Le 18 juin, un amendement du Rassemblement National a été adopté par une majorité de députés français, actant le redémarrage de la centrale nucléaire de Fessenheim. Une décision symbolique qui soulève de nombreuses questions techniques et politiques.
La fermeture de Fessenheim : une décision politique
La centrale nucléaire de Fessenheim, considérée comme la doyenne des centrales françaises, a fonctionné de 1978 à 2020. Sa fermeture définitive découle de la loi du 17 août 2015 sur la transition énergétique pour la croissance verte, qui prévoyait notamment un plafonnement de la production nucléaire. En application de cette politique, les deux réacteurs ont été arrêtés en 2020, suscitant d’importants débats. En effet, plusieurs acteurs ont souligné le manque de raisons techniques justifiant sa fermeture, l’installation ayant été rénovée peu avant son arrêt. De plus, le remplacement de cette production bas-carbone par des sources thermiques plus émettrices de CO₂ a soulevé des questions sur la cohérence de la mesure face aux objectifs climatiques.
Une série d’observations avancent le motif politique de la fermeture de Fessenheim. Au début des années 2010, la catastrophe de Fukushima a fortement renforcé les positions anti-nucléaires, surtout auprès des formations politiques écologistes. En France, l’alliance menée entre Les Écologistes et le Parti socialiste, arrivé au pouvoir en 2012, pousse le gouvernement à prendre des mesures.
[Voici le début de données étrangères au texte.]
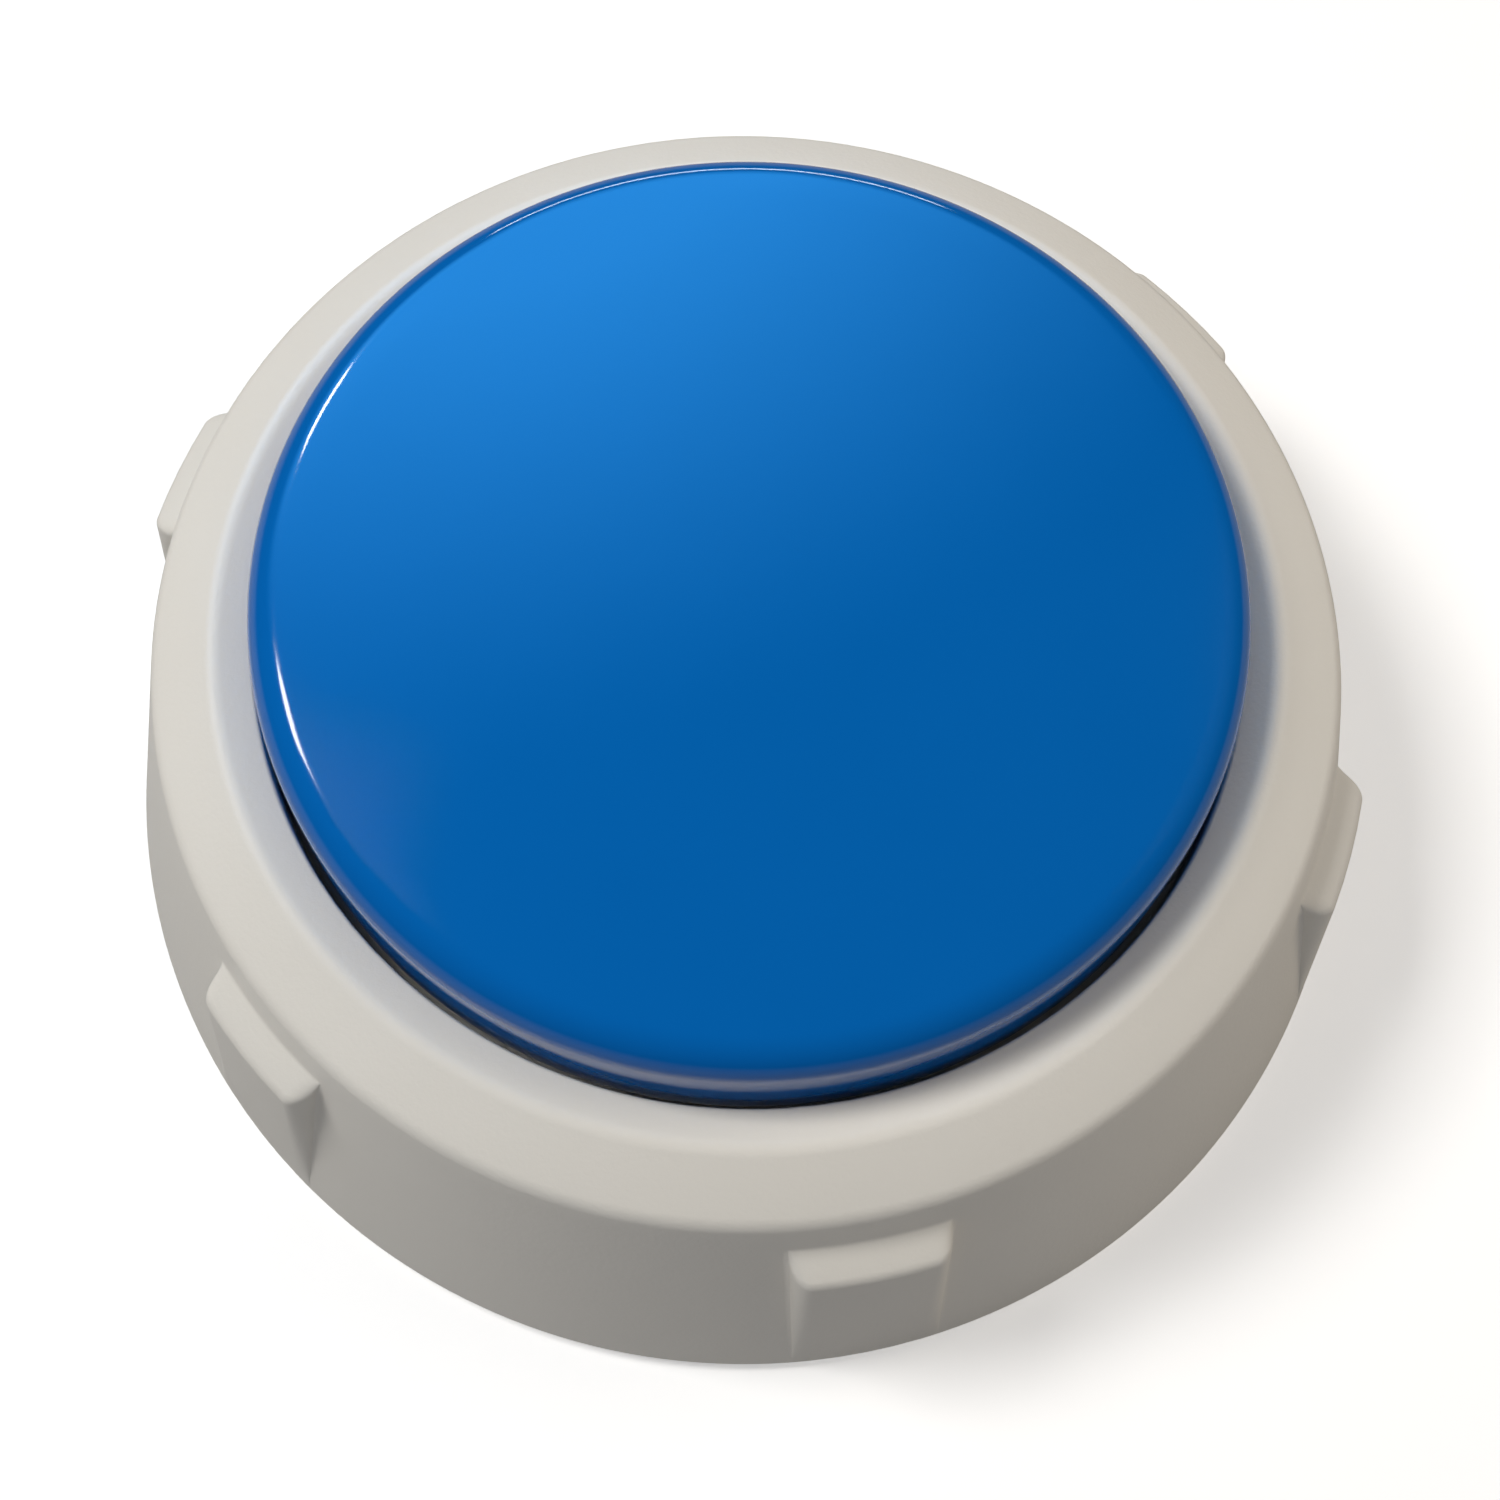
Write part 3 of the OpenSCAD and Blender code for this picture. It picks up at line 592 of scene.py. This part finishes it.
# ---------------------------------------------------------------- contacts
# Stamped, nickel-plated spring steel plates slid into the ends of the well.

nickel = metal("nickel_plate", nickel_bright, nickel_dull, 0.22, 0.4, 1000)
dress(["bridge_contact", "positive_contact", "negative_contact"], nickel)

# ---------------------------------------------------------------- circuit board
# A round glass-epoxy board with green solder mask over its copper tracks.

laminate = moulded_plastic(
    "green_laminate", (0.02, 0.16, 0.07), (0.012, 0.11, 0.045), 0.22, 0.34, 5200, 0.3, 0.00006)
tree = laminate.node_tree
shader = tree.nodes["Principled BSDF"]
tracks = node(tree, "ShaderNodeTexVoronoi", feature="DISTANCE_TO_EDGE", distance="EUCLIDEAN")
tracks.inputs["Scale"].default_value = 260
tracks.inputs["Randomness"].default_value = 0.75
tree.links.new(node(tree, "ShaderNodeTexCoord").outputs["Object"], tracks.inputs["Vector"])
on_track = spread(tree, tracks.outputs["Distance"], 0.06, 0.09, 1, 0)
bare_mask = shader.inputs["Base Color"].links[0].from_socket
tree.links.new(two_tone(tree, on_track, (0.05, 0.3, 0.12), bare_mask), shader.inputs["Base Color"])
dress(["circuit_board"], laminate)

# ---------------------------------------------------------------- switch
# A tact switch: black body, stamped steel cover and a round black plunger.

switch_black = moulded_plastic(
    "black_nylon", (0.03, 0.03, 0.032), (0.02, 0.02, 0.021), 0.35, 0.5, 4200, 0.6, 0.00005)
dress(["switch_body", "switch_plunger"], switch_black)
dress(["switch_cover"], nickel)

# ---------------------------------------------------------------- board parts
# The bonded sound chip under its blob of epoxy, an electrolytic capacitor in a
# dark blue sleeve and three chip resistors.

epoxy = moulded_plastic(
    "chip_epoxy", (0.02, 0.02, 0.02), (0.012, 0.012, 0.012), 0.12, 0.26, 900, 0.3, 0.0001)
dress(["sound_chip"], epoxy)
sleeve = moulded_plastic(
    "capacitor_sleeve", (0.03, 0.045, 0.14), (0.02, 0.03, 0.1), 0.25, 0.38, 3000, 0.2, 0.00004)
dress(["capacitor"], sleeve)
ceramic = moulded_plastic(
    "resistor_ceramic", (0.05, 0.05, 0.055), (0.03, 0.03, 0.033), 0.3, 0.5, 6000, 0.5, 0.00003)
dress(["resistors"], ceramic)

# ---------------------------------------------------------------- speaker
# A small paper-cone speaker, face down over the grille: pressed steel frame,
# black paper cone, ferrite magnet in its cup and a foam gasket.

dress(["speaker_frame"], zinc)
ferrite = moulded_plastic(
    "ferrite", (0.11, 0.11, 0.12), (0.07, 0.07, 0.075), 0.45, 0.65, 3600, 1, 0.00006)
dress(["speaker_magnet"], ferrite)

fibres = bpy.data.node_groups.new("felted_fibres", "ShaderNodeTree")
socket(fibres, "Fibre Scale", "NodeSocketFloat", 2200)
socket(fibres, "Height", "NodeSocketFloat", output=True)
socket(fibres, "Shade", "NodeSocketFloat", output=True)
group_in = node(fibres, "NodeGroupInput")
group_out = node(fibres, "NodeGroupOutput")
place = node(fibres, "ShaderNodeTexCoord").outputs["Object"]
strands = node(fibres, "ShaderNodeTexVoronoi", feature="F1")
fibres.links.new(place, strands.inputs["Vector"])
fibres.links.new(group_in.outputs["Fibre Scale"], strands.inputs["Scale"])
felt = noise(fibres, place, group_in.outputs["Fibre Scale"], 5, 0.7)
fibres.links.new(arithmetic(fibres, "ADD", strands.outputs["Distance"], felt), group_out.inputs["Height"])
fibres.links.new(spread(fibres, felt, 0.3, 0.7, 0, 1), group_out.inputs["Shade"])


def fibrous(name, light, dark, roughness, scale, depth):
    """Paper or open foam: matt, with fibres or cells that show in its surface."""
    material, tree, shader = finish_of(name)
    surface = node(tree, "ShaderNodeGroup", node_tree=fibres)
    surface.inputs["Fibre Scale"].default_value = scale
    tree.links.new(two_tone(tree, surface.outputs["Shade"], light, dark), shader.inputs["Base Color"])
    dull = spread(tree, surface.outputs["Shade"], 0, 1, roughness, roughness + 0.1)
    tree.links.new(dull, shader.inputs["Roughness"])
    raise_grain(tree, shader, surface.outputs["Height"], 0.7, depth)
    return material


paper = fibrous("cone_paper", (0.05, 0.048, 0.045), (0.025, 0.024, 0.023), 0.75, 2200, 0.00008)
foam = fibrous("gasket_foam", (0.06, 0.06, 0.062), (0.02, 0.02, 0.021), 0.85, 1500, 0.0002)
dress(["speaker_cone"], paper)
dress(["speaker_gasket"], foam)

# ---------------------------------------------------------------- leads
# Stranded wires in soft PVC: red and black from the cells, a grey pair to the
# speaker.

red_pvc = moulded_plastic(
    "red_pvc", (0.5, 0.02, 0.015), (0.4, 0.014, 0.01), 0.32, 0.45, 3000, 0.3, 0.00004)
black_pvc = moulded_plastic(
    "black_pvc", (0.025, 0.025, 0.026), (0.016, 0.016, 0.017), 0.32, 0.45, 3000, 0.3, 0.00004)
grey_pvc = moulded_plastic(
    "grey_pvc", (0.4, 0.36, 0.31), (0.32, 0.29, 0.25), 0.35, 0.5, 3000, 0.3, 0.00004)
dress(["positive_lead"], red_pvc)
dress(["negative_lead"], black_pvc)
dress(["speaker_leads"], grey_pvc)

# ---------------------------------------------------------------- button cap
# The big blue cap: a polished injection moulding in solid blue ABS, slightly
# domed, with a rounded edge, a skirt, a post for the switch and three snap legs.

cap_edge_r, dome_rise, cap_t = 2.6, 1.6, 1.8
shoulder_z = cap_top - dome_rise
cap_travel, skirt_gap = 3, 0.4
skirt_z = deck_top + cap_travel + skirt_gap
dome_edge = cap_r - cap_edge_r
dome_ball = (dome_edge ** 2 + dome_rise ** 2) / (2 * dome_rise)
switch_top = board_top + 3.5
plunger_up, post_gap = 0.8, 2.8
post_z = switch_top + plunger_up + post_gap


def dome_z(r, drop=0):
    """Height of the domed top at a radius, or of its underside."""
    return cap_top - drop - dome_ball + sqrt(dome_ball ** 2 - r * r)


dome_rows, underside_rows = 20, 8
inner_r = cap_r - cap_t
underside_edge = inner_r - 1.5
dome_line = []
for k in range(dome_rows):
    r = dome_edge * k / dome_rows
    dome_line.append((r, dome_z(r), 0))
underside = []
for k in range(underside_rows, -1, -1):
    r = underside_edge * k / underside_rows
    underside.append((r, dome_z(r, cap_t), 0))
side = [
    (cap_r - 0.1, dome_z(cap_r - 0.1), cap_edge_r), (cap_r, skirt_z, 0.3), (inner_r, skirt_z, 0.3),
    (inner_r, dome_z(inner_r, cap_t), 1)]
cap = build("cap_shell", [lathe(filleted(dome_line + side + underside, 12), 240)])

hook_gap, hook_out, hook_h = 0.15, 1.6, 1.8
hook_z = deck_z - hook_gap
hook_r = leg_t + hook_out
leg_root = shoulder_z - cap_t / 2
leg_outline = filleted([
    (0, leg_root, 0), (0, hook_z - hook_h, 0.2), (leg_t, hook_z - hook_h, 0.2), (hook_r, hook_z - 0.5, 0.15),
    (hook_r, hook_z, 0.15), (leg_t, hook_z, 0.1), (leg_t, leg_root, 0)], 3)
leg_bar = moved(prism(leg_outline, -leg_w / 2, leg_w / 2), Matrix.Rotation(radians(90), 4, "X"))
switch_post_r = 2.4
seat_z = shoulder_z - cap_t - 1.4
seat_root = dome_z(seat_r, cap_t) + 0.5
fixings = [rod(switch_post_r, post_z, dome_z(0, cap_t) + 0.6, 48, 0.3)]
fixings.append(turned_ring(filleted([
    (seat_r, seat_z, 0), (seat_r + seat_t, seat_z, 0.25), (seat_r + seat_t, seat_root, 0.01),
    (seat_r, seat_root, 0.01), (seat_r, seat_z + 0.1, 0)], 3), 64))
fixings += [turned(leg_bar, angle, (leg_r, 0, 0)) for angle in leg_angles]
cut_or_join(cap, fixings, "UNION")
smooth_shaded(cap, 30)
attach(cap, "button")
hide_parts("button_cap")

polished_blue = moulded_plastic(
    "polished_blue_abs", (0.0, 0.129, 0.47), (0.0, 0.123, 0.45), 0.07, 0.11, 1500, 0.05, 0.00004)
polished_blue.node_tree.nodes["Principled BSDF"].inputs["IOR"].default_value = 1.52
cap.data.materials.append(polished_blue)

# ---------------------------------------------------------------- return spring
# A coil of zinc-plated music wire with closed ends, held between the deck and
# the cap. In use it is pressed together as the cap goes down; the coil here is built at rest.

spring_low, spring_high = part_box("return_spring")
wire_r = 0.4
turns = 6
per_turn = 40
wire_sides = 12
wire_turns = [2 * pi * k / wire_sides for k in range(wire_sides)]
low_z = spring_low.z / MM + wire_r
high_z = spring_high.z / MM - wire_r
pitch = (high_z - low_z - 4 * wire_r) / (turns - 2)
coil = []
for i in range(turns * per_turn + 1):
    t = i / per_turn
    closed_low = min(t, 1) * 2 * wire_r
    closed_high = max(t - turns + 1, 0) * 2 * wire_r
    z = low_z + closed_low + closed_high + min(max(t - 1, 0), turns - 2) * pitch
    coil.append(Vector((spring_r * cos(2 * pi * t), spring_r * sin(2 * pi * t), z)))
coil_rings = []
for i, point in enumerate(coil):
    along = (coil[min(i + 1, len(coil) - 1)] - coil[max(i - 1, 0)]).normalized()
    outwards = Vector((point.x, point.y, 0)).normalized()
    outwards = (outwards - outwards.dot(along) * along).normalized()
    wire_up = along.cross(outwards)
    coil_rings.append([
        tuple(point + wire_r * (cos(turn) * outwards + sin(turn) * wire_up)) for turn in wire_turns])
spring = build("spring_coil", [skin(coil_rings)])
smooth_shaded(spring, 50)
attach(spring, "housing")
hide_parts("return_spring")
spring.data.materials.append(metal("music_wire", (0.6, 0.6, 0.6), (0.42, 0.42, 0.41), 0.2, 0.36, 2200))
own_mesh(spring)

# ---------------------------------------------------------------- floor and light
# A plain pale sheet, a soft key light high on the left and a warm fill on the
# right, a weak light under the sheet for the base, and three small lights and a
# glow behind that only show as reflections in the polished cap.


def soft_light(name, at, size, power, colour=(1, 1, 1)):
    """A rectangular soft light turned towards the buzzer; lengths in millimetres."""
    lamp = bpy.data.lights.new(name, "AREA")
    lamp.shape = "RECTANGLE"
    lamp.size, lamp.size_y = size[0] * MM, size[1] * MM
    lamp.energy = power
    lamp.color = colour
    placed = bpy.data.objects.new(name, lamp)
    placed.location = Vector(at) * MM
    aim = Vector((0, 0, cap_top)) * MM
    placed.rotation_euler = (aim - placed.location).to_track_quat("-Z", "Y").to_euler()
    bpy.context.scene.collection.objects.link(placed)
    return placed


# Three lights that light the shapes, and three that only show as reflections
key_light = soft_light("key_light", (-168, 62, 330), (110, 110), 0.81, (1, 0.985, 0.96))
warm_fill = soft_light("warm_fill", (335, 10, 290), (260, 260), 0.54, (1, 0.87, 0.7))
under_light = soft_light("under_light", (0, 0, -220), (160, 160), 0.22)
under_light.visible_camera = False
for lamp in (key_light, warm_fill, under_light):
    lamp.visible_glossy = False
near_glint = soft_light("near_glint", (-323, 178, 474), (90, 66), 0.5)
far_glint = soft_light("far_glint", (-223, 400, 389), (72, 50), 0.3)
rim_glint = soft_light("rim_glint", (90, 600, 190), (420, 30), 0.6, (0.8, 0.92, 1))
for lamp in (near_glint, far_glint, rim_glint):
    lamp.visible_diffuse = False

# The floor looks nearly white, but throws less light back up than it seems to. It
# is clear from below and lets light through, so that the underside can be seen
pale, tree, shader = finish_of("pale_sheet")
mottle = noise(tree, node(tree, "ShaderNodeTexCoord").outputs["Object"], 6, 2)
bounce = two_tone(tree, mottle, (0.44, 0.43, 0.42), (0.42, 0.41, 0.40))
seen = two_tone(tree, mottle, (0.95, 0.95, 0.95), (0.94, 0.94, 0.94))
ray = node(tree, "ShaderNodeLightPath")
to_eye = ray.outputs["Is Camera Ray"]
seen_glow = 0.28
tree.links.new(two_tone(tree, to_eye, seen, bounce), shader.inputs["Base Color"])
tree.links.new(arithmetic(tree, "MULTIPLY", to_eye, seen_glow), shader.inputs["Emission Strength"])
from_below = node(tree, "ShaderNodeNewGeometry").outputs["Backfacing"]
clear = arithmetic(tree, "MAXIMUM", from_below, ray.outputs["Is Shadow Ray"])
tree.links.new(arithmetic(tree, "SUBTRACT", 1, clear), shader.inputs["Alpha"])
shader.inputs["Emission Color"].default_value = (1, 1, 1, 1)
shader.inputs["Roughness"].default_value = 0.7
shader.inputs["Specular IOR Level"].default_value = 0
half = 3000
sheet = [(-half, -half, 0), (half, -half, 0), (half, half, 0), (-half, half, 0)]
floor = build("floor", [(sheet, [(0, 1, 2, 3)])])
floor.data.materials.append(pale)

# The room: an even fill, and in reflections a cool glow behind the buzzer that fades
# out towards the horizon
glow_heading = (-0.08, 0.87, 0.48)
glow_edge, glow_full = 0.7, 0.95
glow_low, glow_high = 0.4, 0.6
room = bpy.data.worlds.new("room")
room.use_nodes = True
tree = room.node_tree
background = tree.nodes["Background"]
heading = node(tree, "ShaderNodeVectorMath", operation="DOT_PRODUCT")
direction = node(tree, "ShaderNodeTexCoord").outputs["Generated"]
tree.links.new(direction, heading.inputs[0])
heading.inputs[1].default_value = glow_heading
height = node(tree, "ShaderNodeSeparateXYZ")
tree.links.new(direction, height.inputs[0])
above_horizon = spread(tree, height.outputs["Z"], glow_low, glow_high, 0, 1)
towards = spread(tree, heading.outputs["Value"], glow_edge, glow_full, 0, 1)
glow = arithmetic(tree, "MULTIPLY", arithmetic(tree, "POWER", towards, 1.8), above_horizon)
reflected = two_tone(tree, glow, (0.38, 2.7, 6.2), (0.02, 0.03, 0.04))
ray = node(tree, "ShaderNodeLightPath")
lit = two_tone(tree, ray.outputs["Is Glossy Ray"], reflected, (0.2, 0.21, 0.23))
seen = two_tone(tree, ray.outputs["Is Camera Ray"], (0.5, 0.51, 0.53), lit)
tree.links.new(seen, background.inputs["Color"])
background.inputs["Strength"].default_value = 1
bpy.context.scene.world = room
bpy.context.scene.view_settings.view_transform = "Standard"

# ---------------------------------------------------------------- boxes
# A helper that writes a box as two plain lists of numbers.


def plain(box):
    """A box as two plain lists of numbers."""
    return [[float(x) for x in corner] for corner in box]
Parallèlement, le rôle de l’Allemagne est également pointé par plusieurs observateurs. Outre-Rhin, la présence de la centrale, à proximité de la frontière, alimente des inquiétudes depuis plusieurs années. De plus, le pays est accusé d’avoir soutenu les réseaux anti-nucléaires en France afin d’accroître sa compétitivité économique.
La réouverture : un vote symbolique
Suite à l’arrêt des deux réacteurs présents dans la centrale, la phase de démantèlement du site a été lancée. Ce processus, d’une ampleur inédite en France, devait initialement s’achever à l’horizon 2040. En août 2022, le combustible a été totalement évacué du site. Ainsi, l’amendement déposé par le Rassemblement National en faveur de la réouverture du site a été qualifié d’irréaliste. Un certain nombre de parlementaires, dont Antoine Armand, rapporteur du texte sur la Programmation Pluriannuelle de l’Énergie (PPE), ont rappelé que le démantèlement est déjà engagé, rendant toute remise en service difficilement réalisable.
Cette décision intervient alors que d’autres solutions plus pragmatiques et innovantes sont présentées afin de relancer la filière nucléaire. Le développement de réacteurs de nouvelle génération, comme les petits réacteurs modulaires (SMR) et les réacteurs à neutrons rapides (RNR), figure parmi les pistes étudiées. La commune de Fessenheim pourrait jouer un rôle pilote. En 2023, le maire Claude Brender a proposé d’y accueillir un démonstrateur SMR dans le cadre du projet Nuward porté par EDF.